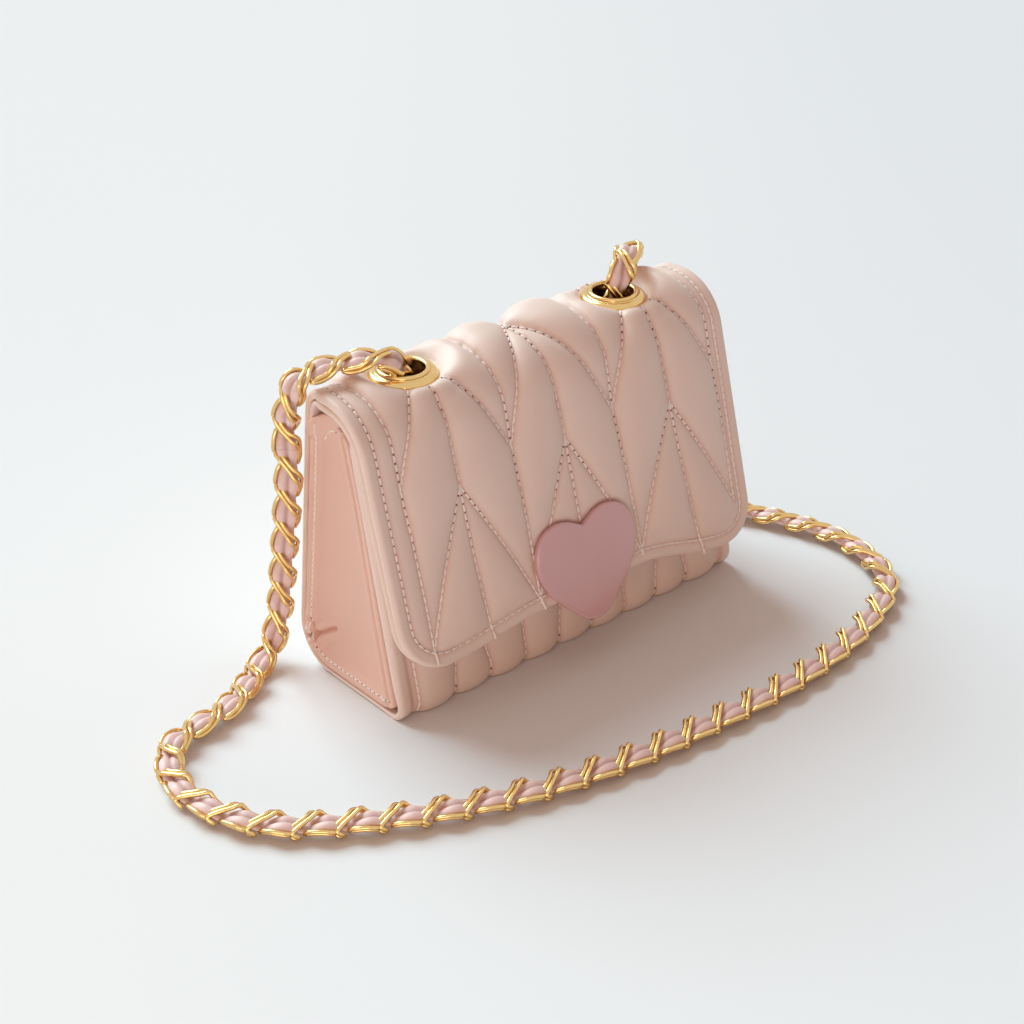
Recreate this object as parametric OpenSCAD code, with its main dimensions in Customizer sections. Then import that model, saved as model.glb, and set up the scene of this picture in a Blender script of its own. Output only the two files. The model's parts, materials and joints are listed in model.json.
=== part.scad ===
// Small quilted crossbody bag: leather flap over a boxed body, woven chain strap.
// Millimetres. X runs along the bag, the front faces -Y, Z is up, and the floor is z = 0.

/* [Body] */
// Width of the body over the flanges of its side gussets
bag_w = 157; // [140:1:180]
// Depth of the body on the floor
base_d = 58; // [54:1:66]
// Height of the mouth above the floor
mouth_h = 97; // [92:1:99]
// Distance of the front of the mouth from the plane through the middle of the base
mouth_front = 7.32; // [6:0.02:9]
// Distance of the back of the mouth from that plane
mouth_back = 17.95; // [16:0.05:20]
// Radius of the corner between back and base
back_corner_r = 15; // [10:1:20]

/* [Leather layers] */
// Height of the sewn margins and of the plain padding over the seams
quilt_rise = 1.5; // [1:0.1:2]
// Further height of the puffs between the seams of the flap and the back
puff_rise = 0.9; // [0.5:0.1:1.2]
// Thickness of the leather over the puffs' wadding
skin_t = 1.1; // [0.9:0.1:1.3]
// Thickness of the front panel at its seams
front_t = 3.7; // [3.4:0.1:4.2]
// Thickness of the back and base panels at their seams
wrap_t = 2.4; // [2.2:0.1:3]
// Width of the sewn margin round each padded panel
margin = 5.5; // [4:0.5:7]

/* [Quilting] */
// Distance between neighbouring upright seams
seam_pitch = 23.5; // [21:0.5:24]
// Width over which a seam draws the puffs down
seam_w = 10; // [7:0.5:12]
// Distance along the leather from the ridge to where slanting seams part from the upright ones
fan_drop = 47; // [40:1:52]
// Distance along the leather over which they slant, to where they meet the next upright seams
fan_length = 49; // [42:0.5:50]

/* [Gussets] */
// Thickness of the gusset leather
gusset_t = 1.8; // [1.4:0.1:2.2]
// Width of the flange that each gusset turns outwards
flange_w = 4; // [3:0.5:5]
// Height of the turned hem at the top of each gusset
hem_h = 6; // [4:0.5:8]
// Extra thickness of that hem
hem_t = 1; // [0.6:0.1:1.4]

/* [Lining and boards] */
// Thickness of the lining
lining_t = 0.9; // [0.6:0.1:1.2]
// Thickness of the stiffening boards
board_t = 1.6; // [1.2:0.1:2]
// Width of the slip pocket
pocket_w = 84; // [70:1:96]
// Height of the slip pocket
pocket_h = 46; // [36:1:52]
// Depth that the slip pocket holds open
pocket_gap = 1.2; // [0.8:0.1:1.6]

/* [Flap] */
// Width of the flap
flap_w = 161; // [159:1:182]
// Rise of the top of the flap, at its seams, over the mouth
flap_rise = 12; // [11:0.5:15]
// How far the flap stands in front of the body at the mouth
flap_stand = 7.08; // [6.5:0.02:8]
// How far the flap's slope, carried on down, meets the floor in front of the body
flap_foot = 12.5; // [12:0.5:14]
// Radius of the flap's front shoulder
shoulder_r = 20; // [18:1:22]
// Radius of the flap's fold at the back
back_top_r = 9; // [8:0.5:10]
// Thickness of the padded outer layer at its seams
outer_t = 2.6; // [2.4:0.1:3]
// Thickness of the flap's lining layer
flap_lining_t = 2.4; // [2:0.1:2.6]
// Height of the lowest points of the flap, near its corners
rim_low = 19; // [16:0.5:22]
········
Could you quote the material above in full, exactly as it stands?

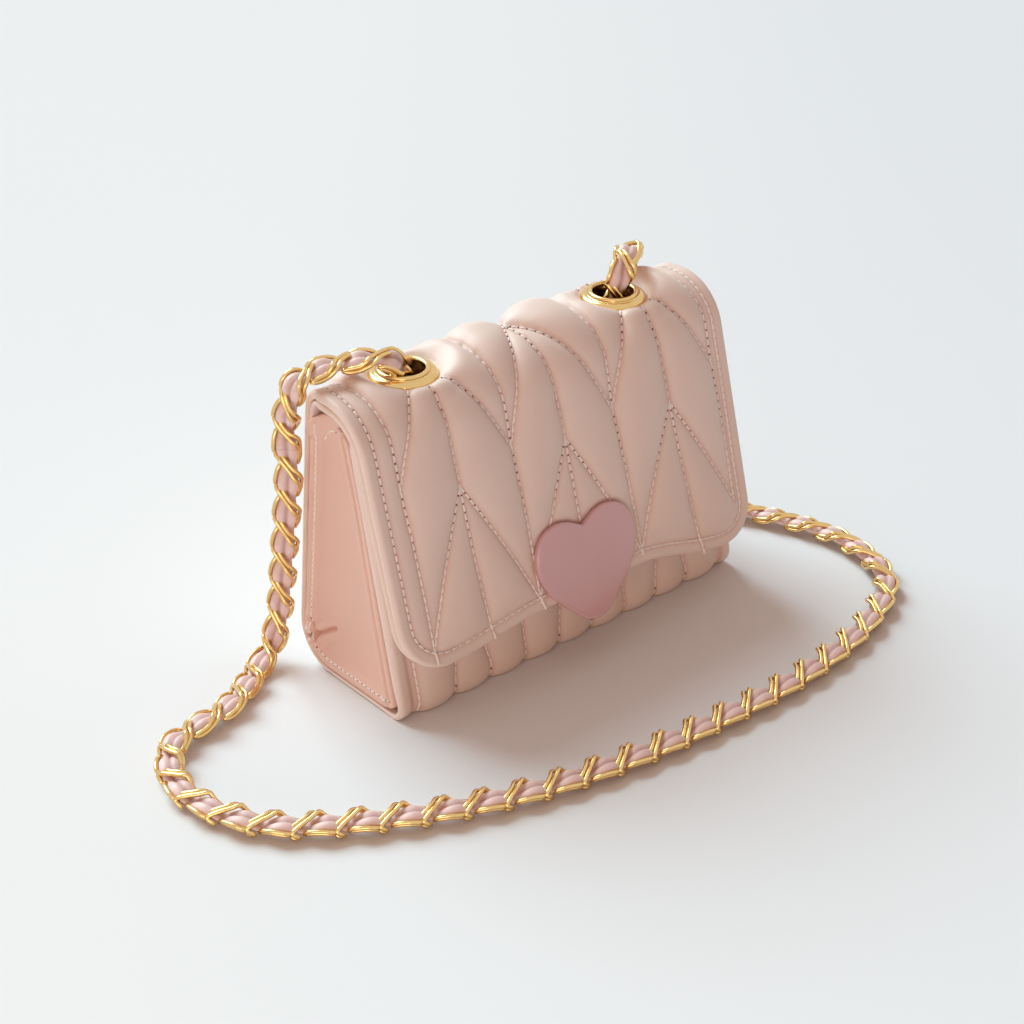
Recreate this object as parametric OpenSCAD code, with its main dimensions in Customizer sections. Then import that model, saved as model.glb, and set up the scene of this picture in a Blender script of its own. Output only the two files. The model's parts, materials and joints are listed in model.json.
=== part.scad ===
// Small quilted crossbody bag: leather flap over a boxed body, woven chain strap.
// Millimetres. X runs along the bag, the front faces -Y, Z is up, and the floor is z = 0.

/* [Body] */
// Width of the body over the flanges of its side gussets
bag_w = 157; // [140:1:180]
// Depth of the body on the floor
base_d = 58; // [54:1:66]
// Height of the mouth above the floor
mouth_h = 97; // [92:1:99]
// Distance of the front of the mouth from the plane through the middle of the base
mouth_front = 7.32; // [6:0.02:9]
// Distance of the back of the mouth from that plane
mouth_back = 17.95; // [16:0.05:20]
// Radius of the corner between back and base
back_corner_r = 15; // [10:1:20]

/* [Leather layers] */
// Height of the sewn margins and of the plain padding over the seams
quilt_rise = 1.5; // [1:0.1:2]
// Further height of the puffs between the seams of the flap and the back
puff_rise = 0.9; // [0.5:0.1:1.2]
// Thickness of the leather over the puffs' wadding
skin_t = 1.1; // [0.9:0.1:1.3]
// Thickness of the front panel at its seams
front_t = 3.7; // [3.4:0.1:4.2]
// Thickness of the back and base panels at their seams
wrap_t = 2.4; // [2.2:0.1:3]
// Width of the sewn margin round each padded panel
margin = 5.5; // [4:0.5:7]

/* [Quilting] */
// Distance between neighbouring upright seams
seam_pitch = 23.5; // [21:0.5:24]
// Width over which a seam draws the puffs down
seam_w = 10; // [7:0.5:12]
// Distance along the leather from the ridge to where slanting seams part from the upright ones
fan_drop = 47; // [40:1:52]
// Distance along the leather over which they slant, to where they meet the next upright seams
fan_length = 49; // [42:0.5:50]

/* [Gussets] */
// Thickness of the gusset leather
gusset_t = 1.8; // [1.4:0.1:2.2]
// Width of the flange that each gusset turns outwards
flange_w = 4; // [3:0.5:5]
// Height of the turned hem at the top of each gusset
hem_h = 6; // [4:0.5:8]
// Extra thickness of that hem
hem_t = 1; // [0.6:0.1:1.4]

/* [Lining and boards] */
// Thickness of the lining
lining_t = 0.9; // [0.6:0.1:1.2]
// Thickness of the stiffening boards
board_t = 1.6; // [1.2:0.1:2]
// Width of the slip pocket
pocket_w = 84; // [70:1:96]
// Height of the slip pocket
pocket_h = 46; // [36:1:52]
// Depth that the slip pocket holds open
pocket_gap = 1.2; // [0.8:0.1:1.6]

/* [Flap] */
// Width of the flap
flap_w = 161; // [159:1:182]
// Rise of the top of the flap, at its seams, over the mouth
flap_rise = 12; // [11:0.5:15]
// How far the flap stands in front of the body at the mouth
flap_stand = 7.08; // [6.5:0.02:8]
// How far the flap's slope, carried on down, meets the floor in front of the body
flap_foot = 12.5; // [12:0.5:14]
// Radius of the flap's front shoulder
shoulder_r = 20; // [18:1:22]
// Radius of the flap's fold at the back
back_top_r = 9; // [8:0.5:10]
// Thickness of the padded outer layer at its seams
outer_t = 2.6; // [2.4:0.1:3]
// Thickness of the flap's lining layer
flap_lining_t = 2.4; // [2:0.1:2.6]
// Height of the lowest points of the flap, near its corners
rim_low = 19; // [16:0.5:22]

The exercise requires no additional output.